Tuesday, August 23, 2016

Nobody

Sometimes I get confused and forget that I am nobody.

Thursday, May 5, 2016

Passion and pain


I wish I could just throw up all these feelings and be done with them.  I just want to be a robot, not caring about love, hate and any of those other feelings.  I’m done with passion and all that.  It’s never helped me get anywhere in my life.  Nobody has passion for me.  Nobody cares.  It’s all an endless streak of me having feelings for women who have no feelings for me.

I’m not going to commit suicide or anything like that.  I just am stuck with the fact that I want people to know that I hurt and the realization that nobody cares.  Everybody has their own problems.  Nobody can fix me.  I just have to learn to live with it.

Another day of pain.


I'm Sorry.


Wednesday, May 4, 2016

Day 3


Sometimes I feel like I was kept out of the class where you learn how to communicate and deal with humans.  I was born on earth but I continually feel like I don’t belong.

Few things are more devastating than giving up on someone only to find out that they don’t care.  I don’t think she ever cared.  This one-way relationship thing is killing me and not quickly enough.

Tuesday, May 3, 2016

Day 2


It’s the perfect scenario.  Cutting out of your life someone who didn’t even want to be there anyway.

She and I only talked sometimes before she left anyway.  Then she left and gave out her e-mail address to Chris saying that it was for him and me.  I e-mailed her three times and she only responded the first time.  So we stopped communicating at all and then she only started communicating with me again after she came back to work here.  She’s trapped in that single office building over there and I’m sure she misses human contact.  Kayla is busy and Chris won’t get on Jabber.  So she’s stuck with me.
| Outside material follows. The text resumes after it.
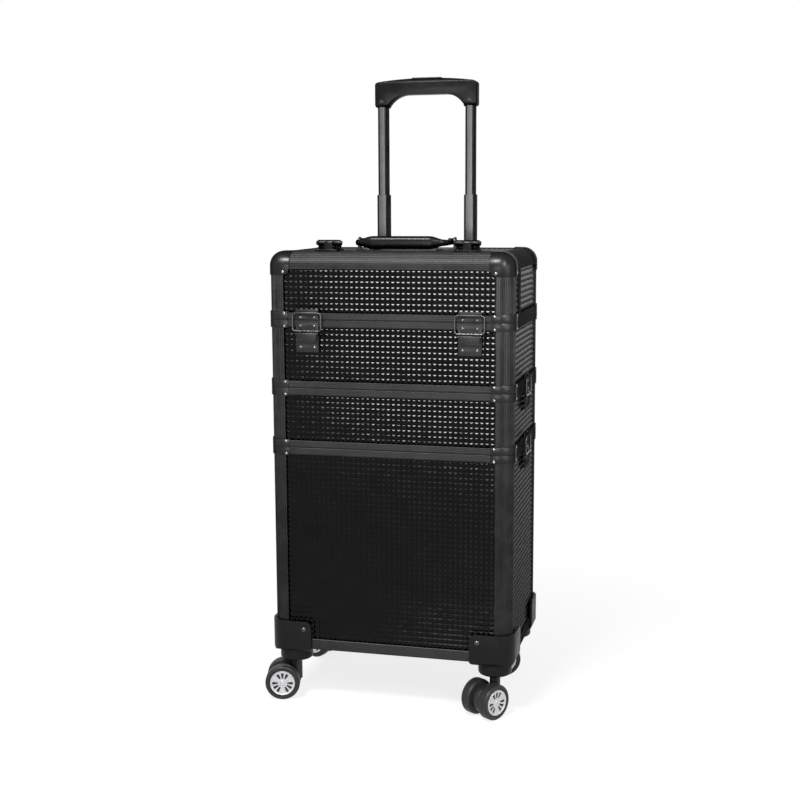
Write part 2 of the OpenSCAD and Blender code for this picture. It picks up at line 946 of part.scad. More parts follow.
module lid_hinge() {
  gap = flap_gap / 2 + leaf_gap;
  color(steel_dark) {
    difference() {
      union() {
        leaf(split_y + gap, split_y + leaf_d);
        for (s = [-1, 1]) translate([s * (hinge_w - knuckle_l) / 2, 0, 0])
          translate([-knuckle_l / 2, split_y, top_z + leaf_t / 2])
            cube([knuckle_l, knuckle_r + 2, hinge_z - top_z]);
        for (s = [-1, 1]) translate([s * (hinge_w - knuckle_l) / 2, split_y, hinge_z])
          rod_x(knuckle_l, knuckle_r);
      }
      translate([0, split_y, hinge_z]) rod_x(hinge_w + 2, hinge_pin_r);
      translate([-knuckle_l / 2 - knuckle_gap, split_y - leaf_d, top_z - leaf_t])
        cube([knuckle_l + 2 * knuckle_gap, leaf_d + knuckle_r + knuckle_gap, 2 * hinge_up]);
    }
    translate([0, split_y, hinge_z]) rod_x(hinge_w + 2 * hinge_head, hinge_pin_r);
    for (s = [-1, 1]) translate([s * (hinge_w / 2 + hinge_head / 2), split_y, hinge_z])
      rod_x(hinge_head, hinge_pin_r + 1);
  }
  for (s = [-1, 1])
    translate([s * leaf_rivet_x, split_y + leaf_d - leaf_rivet_in, top_z + leaf_t])
      rotate([90, 0, 0]) rivet(leaf_rivet_r);
}

module flap_hinge() {
  gap = flap_gap / 2 + leaf_gap;
  l = knuckle_l;
  color(steel_dark) difference() {
    union() {
      leaf(split_y - leaf_d, split_y - gap);
      translate([-l / 2, split_y - knuckle_r - 2, top_z + leaf_t / 2])
        cube([l, knuckle_r + 2, hinge_z - top_z]);
      translate([0, split_y, hinge_z]) rod_x(l, knuckle_r);
    }
    translate([0, split_y, hinge_z]) rod_x(l + 2, hinge_pin_r + pin_fit);
    for (s = [-1, 1]) translate([s * (hinge_w + l) / 2 - hinge_w / 2,
        split_y - knuckle_r - knuckle_gap, top_z + leaf_t])
      cube([hinge_w, leaf_d, 2 * hinge_up]);
  }
  for (s = [-1, 1])
    translate([s * leaf_rivet_x, split_y - leaf_d + leaf_rivet_in, top_z + leaf_t])
      rotate([90, 0, 0]) rivet(leaf_rivet_r);
}

module lid_hinge_leaves() {
  both_x() translate([hinge_x, 0, 0]) lid_hinge();
}

module flap_hinge_leaves() {
  both_x() translate([hinge_x, 0, 0]) flap_hinge();
}

module flap_latch_plates() {
  both_x() on_front(latch_x, seam1) catch_plate();
}

// Carry handle and its brackets
module carry_handle_brackets() {
  color(steel_dark) both_x() {
    translate([carry_half - carry_plate_w, -carry_plate_d / 2, top_z - panel_in])
      cube([carry_plate_w, carry_plate_d, panel_in + carry_plate_t]);
    translate([carry_half - carry_ear_t, 0, 0]) rotate([90, 0, 90])
      linear_extrude(carry_ear_t) difference() {
        union() {
          translate([-carry_boss_r, top_z - panel_in])
            square([2 * carry_boss_r, carry_pivot_up + panel_in]);
          translate([0, carry_z]) circle(carry_boss_r);
        }
        translate([0, carry_z]) circle(carry_pin_r);
      }
    translate([carry_half - (carry_ear_t + carry_arm_t) / 2, 0, carry_z])
      rod_x(carry_ear_t + carry_arm_t, carry_pin_r);
  }
  both_x() for (y = [-1, 1])
    translate([carry_half - carry_plate_w + carry_rivet_in,
        y * (carry_plate_d / 2 - carry_rivet_end), top_z + carry_plate_t])
      rotate([90, 0, 0]) rivet(leaf_rivet_r);
}

// One side of the grip's outline: full in the middle, narrower at both ends
module grip_taper(full) {
  l = carry_grip_half;
  m = carry_full_half;
  n = carry_full_half + carry_shoulder;
  h = full / 2;
  e = h * carry_thin;
  polygon([[-l, -e], [-n, -e], [-m, -h], [m, -h], [n, -e], [l, -e],
           [l, e], [n, e], [m, h], [-m, h], [-n, e], [-l, e]]);
}

module carry_grip() {
  long = 3 * carry_grip_d;
  intersection() {
    rotate([90, 0, 0]) linear_extrude(long, center = true) grip_taper(carry_grip_h);
    linear_extrude(long, center = true) grip_taper(carry_grip_d);
    rotate([90, 0, 90]) linear_extrude(2 * carry_grip_half, center = true)
      tube_plan(carry_grip_d, carry_grip_h, carry_round);
  }
}

module carry_handle() {
  color(plastic_black) difference() {
    union() {
      translate([0, -carry_reach, carry_z + carry_rise]) carry_grip();
      both_x() {
        translate([carry_grip_half - carry_arm_t / 2, 0, carry_z])
          rod_x(carry_arm_t, carry_hub_r);
        translate([carry_grip_half - carry_arm_t, -carry_reach, carry_z - carry_arm_h / 2])
          cube([carry_arm_t, carry_reach, carry_arm_h]);
      }
    }
    both_x() translate([carry_grip_half - carry_arm_t / 2, 0, carry_z])
      rod_x(carry_arm_t + 2, carry_pin_r + pin_fit);
  }
}

// Wire bails and levers, one of each to a latch
module front_left_bail() { on_front(-latch_x, seam1) bail(); }
module front_right_bail() { on_front(latch_x, seam1) bail(); }
module front_left_lever() { on_front(-latch_x, seam1) lever(); }
module front_right_lever() { on_front(latch_x, seam1) lever(); }
module upper_left_bail() { on_side(-1, seam2) bail(); }
module upper_right_bail() { on_side(1, seam2) bail(); }
module upper_left_lever() { on_side(-1, seam2) lever(); }
module upper_right_lever() { on_side(1, seam2) lever(); }
module lower_left_bail() { on_side(-1, seam3) bail(); }
module lower_right_bail() { on_side(1, seam3) bail(); }
module lower_left_lever() { on_side(-1, seam3) lever(); }
module lower_right_lever() { on_side(1, seam3) lever(); }

// Telescopic handle: each stage's tubes, with a plastic guide at the foot
module guide(z, w, d, r) {
  color(plastic_black) translate([0, 0, z - plug_h]) linear_extrude(plug_h)
    tube_plan(w, d, r);
}

module lower_stage_tubes() {
  low = lower_top - lower_l;
  at_posts() {
    color(frame_grey) difference() {
      tube(low, lower_top, lower_w, lower_d, tube_r);
      translate([-lower_w / 2, 0, lock_z]) rod_x(3 * tube_t, lock_r);
    }
    guide(low, lower_w + tube_gap, lower_d + tube_gap, tube_r);
  }
  // Lock pins in the facing sides of the tubes
  color(rivet_grey) at_posts() translate([-lower_w / 2 + tube_t, 0, lock_z])
    rotate([0, -90, 0]) cylinder(h = tube_t + lock_up, r = lock_r);
}

module upper_stage_tubes() {
  at_posts() {
    color(frame_grey) tube(upper_low, upper_top, upper_w, upper_d, tube_r - 1);
    guide(upper_low, upper_w + tube_gap, upper_d + tube_gap, tube_r - 1);
  }
}

// The grip's outline from the front: a bar with a low crown and two sockets
module grip_outline() {
  shoulder = grip_h - grip_drop;
  socket = (grip_w - 2 * post_x) / 2 + upper_w / 2 + grip_inner_wall;
  inner = grip_w / 2 - socket;
  r = grip_corner;
  difference() {
    intersection() {
      union() {
        translate([-grip_w / 2, r]) square([grip_w, shoulder - 2 * r]);
        translate([-grip_w / 2 + r, 0]) square([grip_w - 2 * r, grip_h]);
        for (s = [-1, 1], y = [r, shoulder - r])
          translate([s * (grip_w / 2 - r), y]) circle(r);
      }
      translate([0, grip_h - crown_r()]) circle(crown_r(), $fn = 96);
    }
    // The opening for the fingers is arched at both ends
    intersection() {
      translate([-inner, -1]) square([2 * inner, finger_rise + 1]);
      union() {
        translate([-inner + grip_arch_in, -1])
          square([2 * (inner - grip_arch_in), finger_rise + 1]);
        for (s = [-1, 1])
          translate([s * (inner - grip_arch_in), finger_rise - grip_arch_r])
            circle(grip_arch_r, $fn = 96);
      }
    }
  }
}

// Radius of a circle that crosses the grip's ends grip_drop below its middle
function crown_r() = (pow(grip_w / 2, 2) + pow(grip_drop, 2)) / (2 * grip_drop);

module handle_grip() {
  color(plastic_black) translate([0, post_y, grip_z]) difference() {
    intersection() {
      rotate([90, 0, 0]) linear_extrude(grip_d, center = true) grip_outline();
      rotate([90, 0, 90]) linear_extrude(grip_w, center = true)
        translate([0, grip_h / 2]) tube_plan(grip_d, grip_h, grip_round);
    }
    // Sockets for the tubes, and the well of the button
    for (s = [-1, 1]) translate([s * post_x, 0, -1]) linear_extrude(socket_deep + 1)
      tube_plan(upper_w, upper_d, tube_r - 1);
    translate([0, 0, grip_h - button_deep - button_travel - well_gap]) linear_extrude(grip_h)
      tube_plan(button_w + 2 * button_fit, button_d + 2 * button_fit,
                button_round + button_fit);
  }
}

module grip_screws() {
  for (s = [-1, 1]) translate([s * post_x, post_y - grip_d / 2, grip_z + grip_screw_up])
    rivet(grip_screw_r);
}

module grip_button() {
  color(frame_grey) translate([0, post_y, grip_z + grip_h - button_deep])
    linear_extrude(button_deep + button_up) tube_plan(button_w, button_d, button_round);
}

// Casters. In a caster's own frame the wheels trail along -x and spin about y.
module at_caster(c) {
  translate([c[1] * caster_x, c[2] * caster_y, 0]) rotate([0, 0, c[3]]) children();
}

module rod_y(l, r) {
  rotate([90, 0, 0]) cylinder(h = l, r = r, center = true);
}

module fork(c) {
  rim = wheel_d / 2 - fork_in;
  color(plastic_black) at_caster(c) {
    translate([0, 0, socket_z]) cylinder(h = stem_l, r = stem_r);
    translate([0, 0, wheel_d / 2]) cylinder(h = socket_z - neck_gap - wheel_d / 2, r = neck_r);
    translate([0, 0, socket_z - neck_gap]) cylinder(h = neck_gap, r = stem_r);
    difference() {
      translate([-caster_trail, 0, wheel_d / 2]) rod_y(fork_t, rim);
      translate([-caster_trail, 0, wheel_d / 2]) rotate([90, 0, 0])
        cylinder(h = fork_t + 2, r = axle_r, center = true);
    }
    translate([-caster_trail, 0, wheel_d / 2])
      rod_y(wheel_pitch + wheel_w - 2 * hubcap_t - 1, axle_r);
  }
}

// One wheel with its bore, its inner face at y = 0
module wheel() {
  color(tyre_black) rotate([-90, 0, 0]) rotate_extrude() difference() {
    union() {
      translate([0, tyre_round]) square([wheel_d / 2, wheel_w - 2 * tyre_round]);
      square([wheel_d / 2 - tyre_round, wheel_w]);
      for (y = [tyre_round, wheel_w - tyre_round])
        translate([wheel_d / 2 - tyre_round, y]) circle(tyre_round);
    }
    translate([-wheel_d, -1]) square([wheel_d + axle_r + spin_fit, wheel_w + 2]);
    translate([0, wheel_w - hubcap_t]) square([hubcap_r, hubcap_t + 1]);
  }
  color(hubcap_silver) rotate([-90, 0, 0]) translate([0, 0, wheel_w - hubcap_t])
    linear_extrude(hubcap_t) difference() {
      circle(hubcap_r);
      for (g = [0:slot_groups - 1], k = [0:slots_per_group - 1])
        rotate(360 / slot_groups * g + slot_turn * (k - 1) - 90) hub_slot();
    }
}

// A slot of the hubcap that widens outwards
module hub_slot() {
  translate([slot_low, 0]) circle(slot_low_r);
  translate([slot_high, 0]) circle(slot_high_r);
  polygon([[slot_low, -slot_low_r], [slot_high, -slot_high_r],
           [slot_high, slot_high_r], [slot_low, slot_low_r]]);
}

module wheels(c) {
  at_caster(c) translate([-caster_trail, 0, wheel_d / 2]) both_y()
    translate([0, (wheel_pitch - wheel_w) / 2, 0]) wheel();
}

module front_left_fork() { fork(headings[0]); }
module front_right_fork() { fork(headings[1]); }
module rear_left_fork() { fork(headings[2]); }
module rear_right_fork() { fork(headings[3]); }
module front_left_wheels() { wheels(headings[0]); }
module front_right_wheels() { wheels(headings[1]); }
module rear_left_wheels() { wheels(headings[2]); }
module rear_right_wheels() { wheels(headings[3]); }

bin_corner_posts();
bin_rims();
bin_wall_panels();
bin_floor_panel();
bin_corner_brackets();
bottom_corner_guards();
guard_screws();
caster_sockets();
outer_tubes();
tube_clamps();
bin_latch_plates();
middle_corner_posts();
middle_rims();
middle_wall_panels();
middle_floor_panel();
middle_corner_brackets();
middle_latch_plates();
top_corner_posts();
top_rims();
top_wall_panels();
top_floor_panel();
top_corner_brackets();
top_latch_plates();
lid_frame();
lid_panels();
lid_ball_corners();
lid_hinge_leaves();
carry_handle_brackets();
flap_frame();
flap_panels();
flap_ball_corners();
flap_hinge_leaves();
flap_latch_plates();
carry_handle();
front_left_bail();
front_right_bail();
front_left_lever();
front_right_lever();
upper_left_bail();
upper_right_bail();
upper_left_lever();
upper_right_lever();
lower_left_bail();
lower_right_bail();
lower_left_lever();
lower_right_lever();
lower_stage_tubes();
upper_stage_tubes();
handle_grip();
grip_screws();
grip_button();
front_left_fork();
front_right_fork();
rear_left_fork();
rear_right_fork();
front_left_wheels();
front_right_wheels();
rear_left_wheels();
rear_right_wheels();
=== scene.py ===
import json
import math
from collections import namedtuple

import bmesh
import bpy
from mathutils import Matrix, Vector


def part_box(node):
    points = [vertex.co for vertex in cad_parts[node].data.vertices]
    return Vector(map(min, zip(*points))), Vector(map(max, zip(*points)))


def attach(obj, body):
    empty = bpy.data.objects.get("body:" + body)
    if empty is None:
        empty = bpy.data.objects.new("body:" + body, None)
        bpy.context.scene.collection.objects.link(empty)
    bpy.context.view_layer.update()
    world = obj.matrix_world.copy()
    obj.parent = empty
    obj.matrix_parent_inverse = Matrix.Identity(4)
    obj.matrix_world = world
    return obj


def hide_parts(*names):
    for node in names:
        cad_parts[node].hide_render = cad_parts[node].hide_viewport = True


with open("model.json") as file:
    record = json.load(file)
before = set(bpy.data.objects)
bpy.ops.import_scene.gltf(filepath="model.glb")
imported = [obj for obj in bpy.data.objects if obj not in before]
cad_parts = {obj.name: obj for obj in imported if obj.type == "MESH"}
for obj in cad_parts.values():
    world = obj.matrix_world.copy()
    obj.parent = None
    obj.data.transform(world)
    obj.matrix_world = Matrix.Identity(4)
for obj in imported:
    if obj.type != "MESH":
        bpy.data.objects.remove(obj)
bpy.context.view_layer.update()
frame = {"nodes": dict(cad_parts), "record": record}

# Sizes in metres, as the case's construction has them
RIM_H = 0.010
BAND_H = 0.015
RIM_T = 0.002
RIM_LAP = 0.0006
PROFILE_T = 0.0022
FLANGE_W = 0.024
EDGE_R = 0.020
PANEL_T = 0.004
TONGUE_H = 0.005
TONGUE_T = 0.002
TONGUE_GAP = 0.0007
LEG_T = 0.0015
SEAM_GAP = 0.0004
FLAP_GAP = 0.0012
PANEL_IN = RIM_LAP + PROFILE_T
LEG_IN = PANEL_IN + PANEL_T
INNER_IN = LEG_IN + LEG_T
TONGUE_IN = INNER_IN + TONGUE_GAP
TONGUE_BACK = TONGUE_IN + TONGUE_T

X = Vector((1, 0, 0))
Y = Vector((0, 1, 0))
Z = Vector((0, 0, 1))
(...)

Why would she want to talk to me?  What does the princess have in common with the nerd?  Nothing.  At the end of the day, she knows that she is the princess and can do better than this.  I’m boring.  It’s a non-relationship predicated on the fact that I like her very much and therefore will keep her entertained by trying to find out about her.  And she doesn’t ever have to care about me at all.  I provide all the emotion and energy to the relationship until she finds a better friendship to be a part of.

She’s not going to miss me when I’m gone.  Once again, a girl reminds me that I am invisible and unnecessary.

Monday, May 2, 2016

Workday 1 of my test


Like all my love interests, it’s a one-way relationship.  She doesn’t need me.  She doesn’t love me.  She just needs someone to talk to from her ivory tower.  Why did I ever think it would be anything else?  She’s a pretty person.  They don’t slum with us losers and ugly people.

Everything I’ve heard from other people is how I need to not be myself to get girls to like me.  I have absolutely no interest in that.  I may have no clue how to speak the language of love but I’m not about to pretend to be someone else in order to play this game.

Friday, April 29, 2016

Whining


She’s a fairy tale and I’m not a child anymore.  Good things don’t happen in life to me.  Nobody wants the broken things.

Early Whining


I was thinking last night about Jason’s mention of Tracie Wednesday night.

 She-who-cannot-ever-be-named again is simply another in a line of women from Holly to Tracie to Katie of women from work that I had a crush on when they were here and they didn’t have any feelings for me.  They are all no longer here and all I have to do is wait her out.  She’ll leave someday.  They all do.

Unhappy


Friday, April 15, 2016

Why love really sucks

When it comes to love, the laugh isn't at your expense when you don't win, it's because you ever thought you could win in the first place.